Nebraska. Alexander Payne. EEUU. 2013
Una road movie muy particular, más parecida a un ejercicio de meditación que a una sucesión de aventuras. Al revés de lo que sucede habitualmente en este género, no son los acontecimientos del camino los que dan empuje al relato, sino las introspecciones de un padre y su hijo, estimuladas por breves pero certeras palabras y muchos y cuidados silencios. Los planos generales de la ruta, en medio de una llanura interminable, o las vacas pastando en campos casi inabarcables con la mirada, dan el entorno bucólico justo para esta vivencia de los personajes principales.
El lazo entre el padre, Woody Grant, que parece loco y su hijo, David, que al principio solo le sigue la corriente por pura condescendencia, se va transformando de a poco en una última gran oportunidad para el acercamiento mutuo y la expresión de alguna forma de afecto. Son los momentos para un diálogo postergado, que podría no existir jamás si no estuviera la pueril recompensa con la que sueña el viejo. Hitchcock decía que en toda película estructurada a partir de un MacGuffin, este debía ser lo más simple y trivial posible, para que la atención del público se centrara en el devenir de las secuencias más que en la trascendencia del objetivo. No hay dudas que Payne conoce esta lección.
El director logra con este filme romper un sin número de estereotipos alrededor de la vejez. ¿Puede tener edad el deseo? ¿Hay un tiempo para dejar de soñar? ¿Es el espíritu de aventura un patrimonio exclusivo de los jóvenes? ¿Son los mayores solo un estorbo para los hijos y nietos? ¿Es la tercera edad, una simple antesala de la muerte?

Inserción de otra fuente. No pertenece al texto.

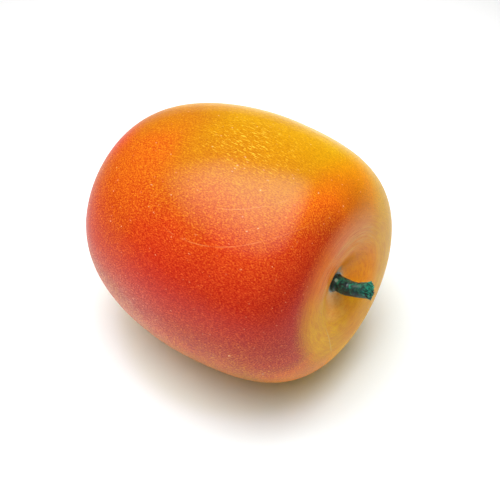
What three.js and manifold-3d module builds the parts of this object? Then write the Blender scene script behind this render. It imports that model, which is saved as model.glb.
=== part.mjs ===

Como solo ocurre en pocas grandes películas, Payne, sin suavizar ni esconder los achaques de la vejez, muestra que aún en la etapa de la decadencia física y mental, sobreviven con fuerza las pasiones humanas.
Los viejos aquí son cualquier cosa menos simpáticos. Payne se cuida de que sus personajes no despierten en el público una fácil ternura ni compasión. Por el contrario, los vemos como seres hoscos, gritones en algunos casos o ensimismados en silencios indescifrables y con la mirada perdida en otros. Pero con todas las limitaciones que imponen el declive del cuerpo y la mente, su personaje principal se mantiene vivo porque no claudica ante el deseo.

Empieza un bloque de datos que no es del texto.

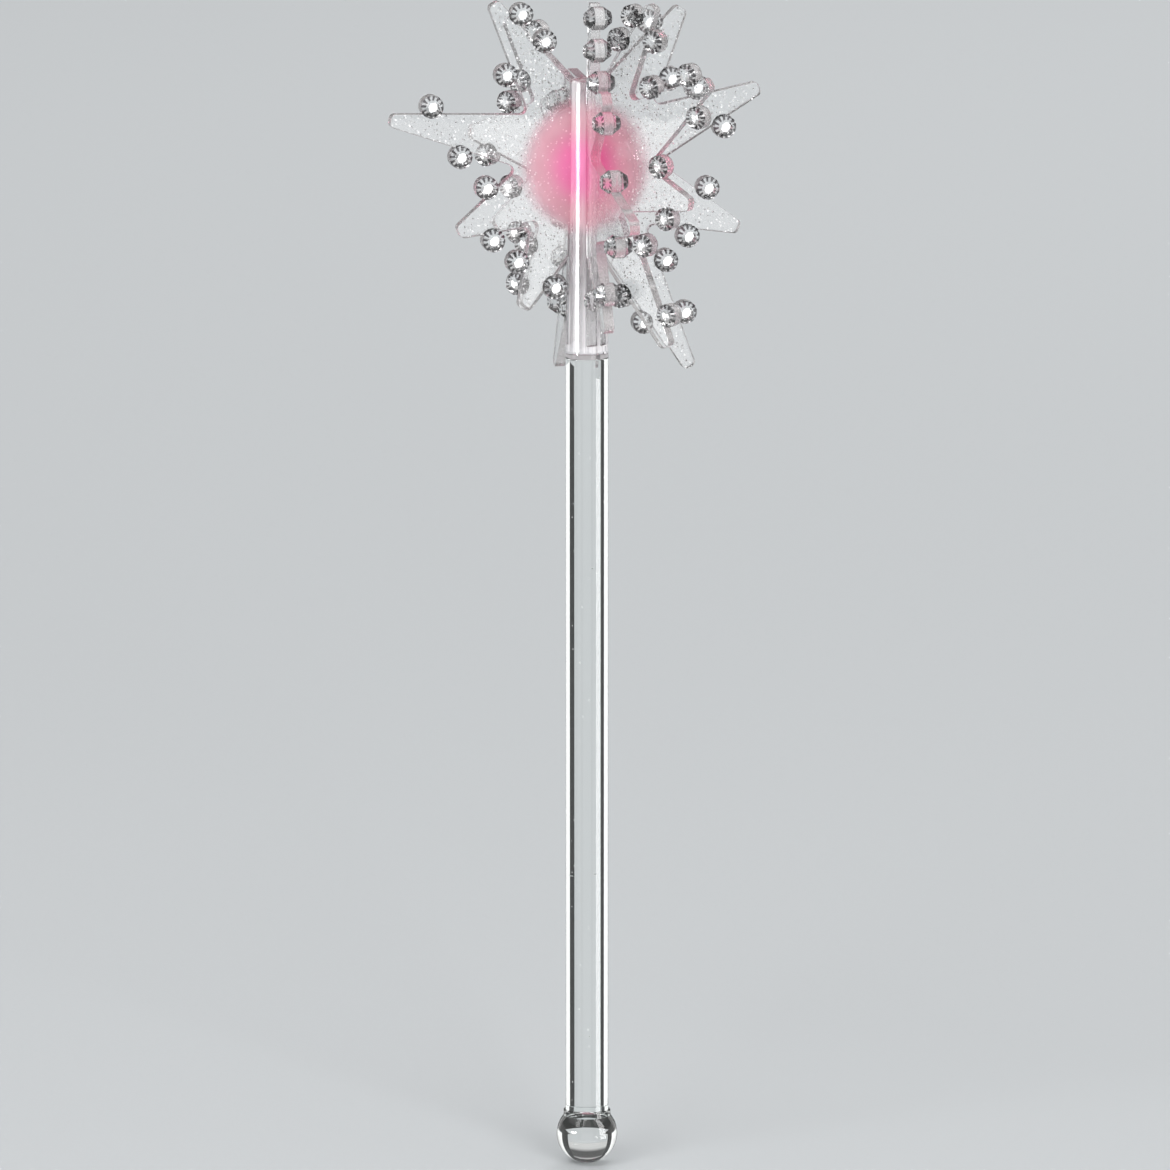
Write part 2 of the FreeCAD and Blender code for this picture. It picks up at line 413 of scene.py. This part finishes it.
def airbrushed(tree, place, skin, through):
    """Lays the pink over a skin, and lets a share of the light shine through it."""
    mist, hue = pink_mist(tree, place)
    # The ink's emission is a painted glow, so that it stays bright in a wing's shade.
    front = add(tree, "ShaderNodeBsdfPrincipled", {
        "Base Color": hue, "Roughness": pink_roughness,
        "Emission Color": hue, "Emission Strength": pink_painted_glow})[0]
    half_hue = add(tree, "ShaderNodeGamma", {"Color": hue, "Gamma": half_hue_power})[0]
    behind = add(tree, "ShaderNodeBsdfTranslucent", {"Color": half_hue})[0]
    ink = add(tree, "ShaderNodeMixShader", {0: through, 1: front, 2: behind})[0]
    return add(tree, "ShaderNodeMixShader", {0: mist, 1: skin, 2: ink})[0]


def moulded_post():
    """Clear moulded plastic: it lets light through, but its mass is a little milky."""
    material, tree, place = new_material("moulded_milky_plastic")
    along = add(tree, "ShaderNodeMapping", {
        "Vector": place, "Scale": (1, 1, milk_stretch)})["Vector"]
    streak = add(tree, "ShaderNodeTexNoise", {
        "Vector": along, "Scale": 1 / milk_width, "Detail": some_detail})["Fac"]
    streaked = add(tree, "ShaderNodeMapRange", {
        "Value": streak, "From Min": milk_starts, "From Max": milk_full,
        "To Max": milk_most})[0]
    level = add(tree, "ShaderNodeSeparateXYZ", {0: place})["Z"]
    body = add(tree, "ShaderNodeMapRange", {
        "Value": level, "From Min": post_low.z + collar_height,
        "From Max": post_low.z + collar_height + collar_blend})[0]
    milk = add(tree, "ShaderNodeMath", {0: streaked, 1: body}, operation="MULTIPLY")[0]
    clear = add(tree, "ShaderNodeMath", {0: 1.0, 1: milk}, operation="SUBTRACT")[0]
    rough = add(tree, "ShaderNodeMapRange", {"Value": streak, "To Max": milk_roughness})[0]
    skin = add(tree, "ShaderNodeBsdfPrincipled", {
        "Base Color": linear(milk_hex), "Roughness": rough, "IOR": acrylic_ior,
        "Transmission Weight": clear})[0]
    add(tree, "ShaderNodeOutputMaterial", {
        "Surface": airbrushed(tree, place, skin, post_through)})
    return material


post = copied("head_post", "moulded_post", mould_edge)
even_normals(post)
hand_over(post, "head_post", "clear_post", moulded_post())

# The wings: six half stars sawn from 3 mm clear sheet that has fine silver
# glitter cast in. The saw leaves their edges satin, and each one's tongue and leg
# are cemented in a groove of the post.

# Which way each wing points, in degrees from the right towards the back.
wing_azimuths = {"right": 15, "left": 195, "front_right": -36, "back_left": 144,
                 "front": -76, "back": 104}
sheet_edge = 0.14 * mm

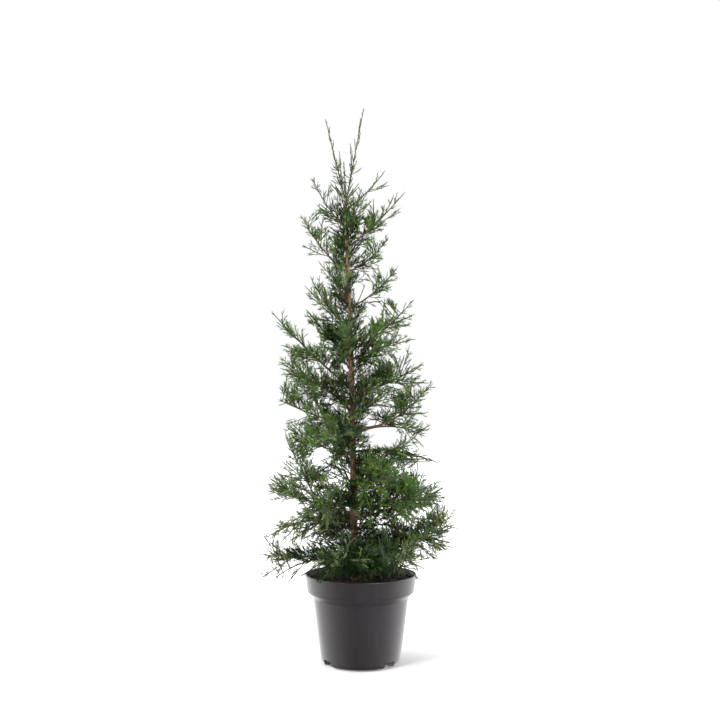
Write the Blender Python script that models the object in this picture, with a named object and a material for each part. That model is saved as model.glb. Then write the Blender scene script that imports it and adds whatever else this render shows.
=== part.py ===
"""Potted Chinese juniper, 1.1 m tall: pot, soil, trunk, boughs and masses of foliage.

Metres, +Z up, origin at the centre of the pot's flat underside. +X is the plant's right as seen
from its show side and +Y is its back. Turns are in degrees about +Z, 0 at +X and 90 at +Y.
"""

import math
import random
from collections import namedtuple

import bmesh
import bpy
from mathutils import Vector
from mathutils.geometry import intersect_point_line

UP = Vector((0, 0, 1))
GAP = 0.0003
MERGED = 1e-6
SHARP_ANGLE = 40

# Driving sizes of the pot
POT_HEIGHT = 0.170
RIM_RADIUS = 0.110
LIP_HEIGHT = 0.0030
LIP_ROUND = 0.0010
BAND_HEIGHT = 0.031
BAND_FOOT_RADIUS = 0.1052
BAND_STEP_HEIGHT = 0.013
BODY_TOP_RADIUS = 0.0935
BODY_FOOT_RADIUS = 0.0783
UNDERSIDE_RADIUS = 0.066
CORNER_HEIGHT = 0.010
WALL = 0.0022
FLOOR = 0.0148
INNER_FLOOR_RADIUS = 0.064
INNER_SLOPE_TOP = 0.030
POT_STEPS = 40
NOTCH_TURNS = (214.5, 315.5, 34.5, 135.5)
NOTCH_WIDTH = 0.0285
NOTCH_HEIGHT = 0.0125
NOTCH_INNER_RADIUS = 0.050
NOTCH_DEPTH = 0.035
NOTCH_FLARE = 0.15

# How the wall rounds in under the band, as shares of the step inwards and down, and how the lower
# corner rounds up, as shares of the corner outwards and up
BAND_CURL = ((0.10, 0.20), (0.38, 0.45), (0.68, 0.70))
CORNER_CURL = ((0.55, 0.12), (0.87, 0.45))

# Driving sizes of the soil and the trunk
SOIL_BELOW_RIM = 0.009
SOIL_TOP = POT_HEIGHT - SOIL_BELOW_RIM
SOIL_CLEARANCE = 2 * GAP
TRUNK_FOOT = SOIL_TOP + GAP
TRUNK_TOP = 0.918
TRUNK_FOOT_X = -0.0118
TRUNK_LEAN = -0.0187
TRUNK_BOW = 0.0028
TRUNK_WAVE = 0.0025
TRUNK_FOOT_RADIUS = 0.0078
TRUNK_TOP_RADIUS = 0.0028
FLARE = 0.0055
FLARE_HEIGHT = 0.012
TRUNK_RINGS = 20
TRUNK_SIDES = 10
TRUNK_RING_CROWDING = 1.5

# Driving sizes of the limbs and the stems in the foliage
LIMB_LEAST_RADIUS = 0.0008
LIMB_GROWTH = 0.012
LIMB_TAPER = 0.9
LIMB_SIDES = 6
LIMB_RINGS = 5
STEM_RINGS = 6
STEM_ROLL = 0.5
STEM_TOOTH = 0.80
STEM_TOOTH_START = 1.35
GUIDE_STEPS = 12

# Driving sizes of the toothed sprays, each a stand-in for a fan of scale-leaved twigs
SPRAY_SPACING = 0.030
FEWEST_SPRAYS = 3
FIRST_SPRAY = 0.12
LAST_SPRAY = 0.88
SPRAY_PLACE = 0.35
SPRAY_PLACE_SPREAD = 0.30
SPRAY_TURN = 137.5
SPRAY_TURN_SPREAD = 40
TURNS_TRIED = 4
SPRAY_LEAN = 52
SPRAY_LEAN_DROP = 16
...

Payne no se priva de entregarnos un retrato patético de los vínculos familiares. Primos que hace años no se ven, no tienen nada para decirse y hasta destilan sarcasmos. Hermanos que no encuentran una estrategia común para afrontar los desafíos que plantea su padre. La mujer, Kate Grant, se muestra siempre quejosa de los actos de su anciano marido. Tampoco el resto de los viejos de la familia ampliada parecen deseosos de alguna forma de comunicación. Solo se conforman con algún tiempo compartido frente al televisor en medio de silencios ominosos, solo interrumpidos por la voz del relator deportivo. O cuando almuerzan, las pocas frases que se escuchan, recorren los consabidos lugares comunes de seres que no parecen saber que decirse. En este escenario, se hace más potente el vínculo entre Woody y David.
Pero también hay en Payne una mirada no del todo hostil hacia el matrimonio. Un ejemplo de la supervivencia de los afectos entre el viejo y su mujer cascarrabias, está muy bien sintetizada en la escena en que Kate sale en defensa de Woody, ante el reclamo por supuestas deudas que le hacen los parientes y el ex socio.
Lo que conmueve más en Woody, es la desproporción entre los fines y los medios. La pretensión de salir en la búsqueda del millón de dólares yendo a pie con sus piernas cansadas, a un lugar que está a cientos de kilómetros de su casa, más que un acto de locura, es la expresión cinemática de un deseo inconmensurable.